Look up, be happy, because there is a large silver lining to all of this. We are investing in our independence, and likely will diversify our supply chain away from China. This has all accelerated the investment of technology that makes us more interconnected and has developed our communication infrastructure. Look for investments that are deeply discounted and are likely to come out of all of this being the new norm. Avoid industries that people can easily live without (we do not even want many of these stores to be honest). The retail apocalypse has been happening for years, and in this downturn, many companies will not be able to make it through the other side due to antiquated business models. A perfect example of this is Gamestop, JC Penny, Macy’s, Sears, Circuit City, Best Buy, or AMC. Do we need to purchase video games in a store anymore when you can download or order on Amazon/E-Bay? I am surprised they have survived this long, but I see them becoming the next Blockbuster. While not convenient if it does not fit, I think many clothing stores will transition to the online model over the next couple of decades when the ease of return becomes more prevalent. TV’s, speakers, and cameras in the future will primarily be purchased online, so I think Circuit City or Best Buy need to evolve their model to remain competitive in the marketplace. Lastly, as much as I love movie theaters, they are expensive to operate, and many studios are releasing directly to subscription services. They need to evolve and change their model, as this is all proof that entertainment consumption habits change with ease. All these above are examples of what to not invest in (given their current trajectory).
I write this article not as a bear, but as someone who understands many companies will go under, and may not survive the wreckage. Many company’s that have been running poor balance sheets and haven’t evolved with the times should go bankrupt without a bailout.

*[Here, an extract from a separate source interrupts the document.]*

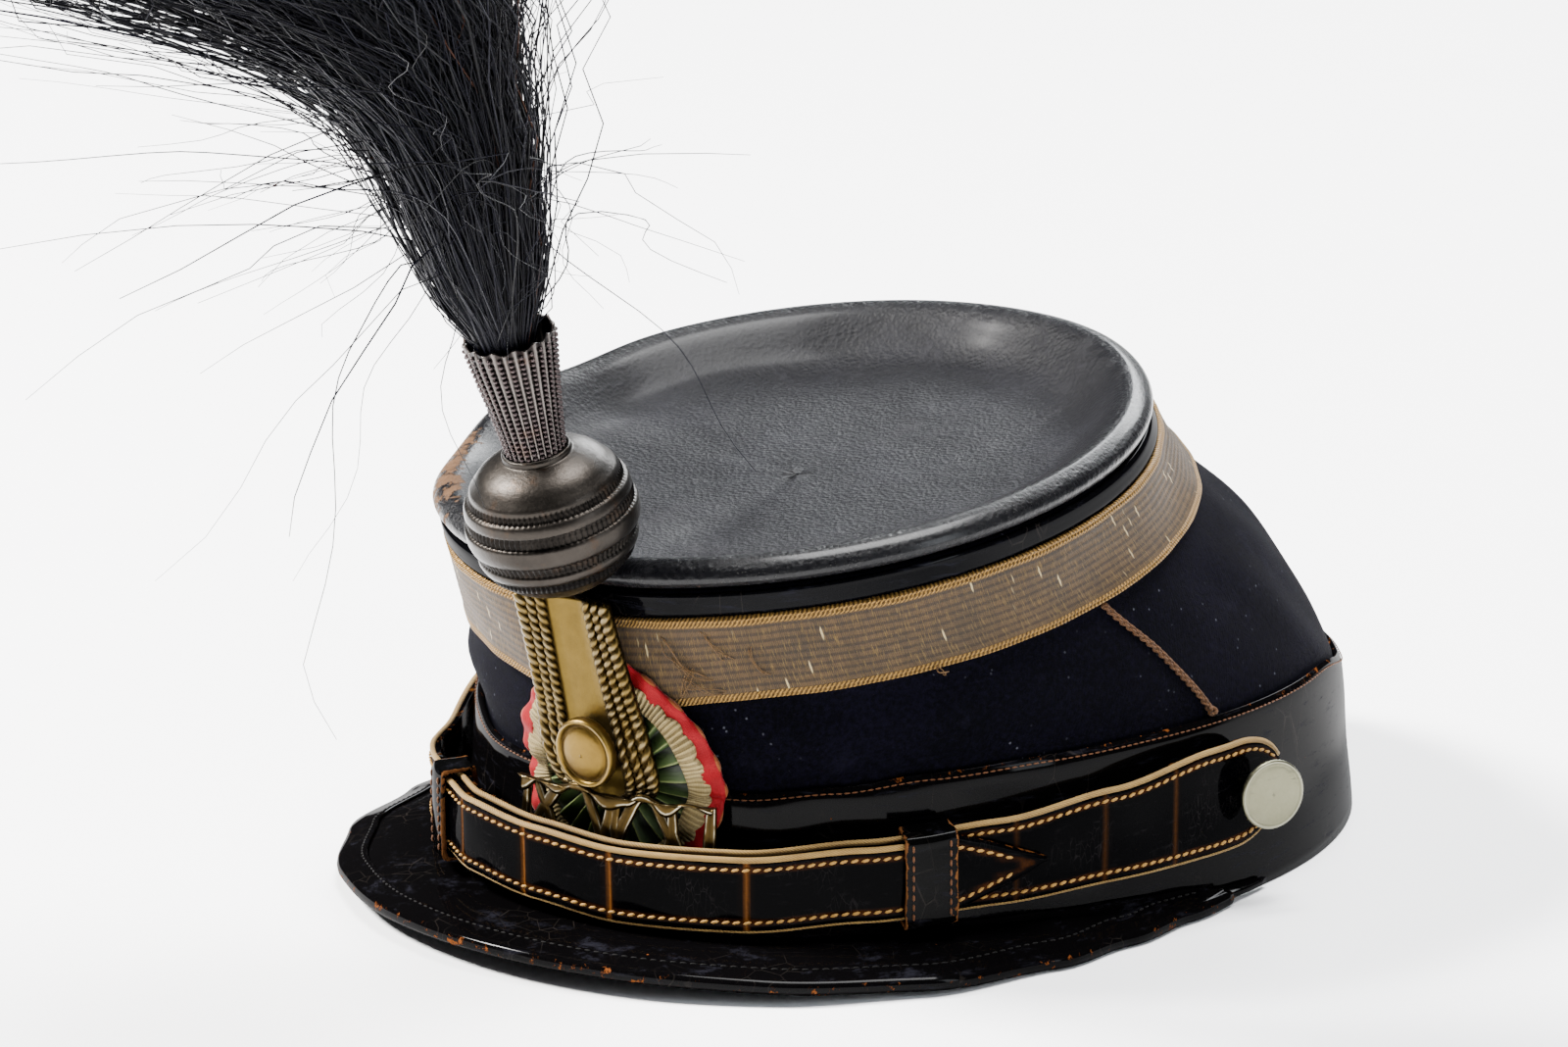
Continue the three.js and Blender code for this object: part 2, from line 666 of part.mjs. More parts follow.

In the business world, this is just how it is, and while many people’s jobs rely on the income from these bankrupt companies, other more meaningful opportunities will arise for them. Why is it that the average tenure for companies on the S&P 500 is around 20 years? Over a couple of decades, companies get comfortable and get delisted as times changes, consumer preferences change, and industries evolve. Be careful where you invest, as we are living in a dynamic time of rapid change and ever-evolving consumer preferences.
Nothing stated in this article is a recommendation from Forehand Financial to buy or sell a particular security or asset class. You should wisely consider your tolerance for risk, time horizon, and financial goals before making an investment. With investing, you run the risk of losing money, always read an investment prospectus and make an informed decision before allocating capital to a particular investment.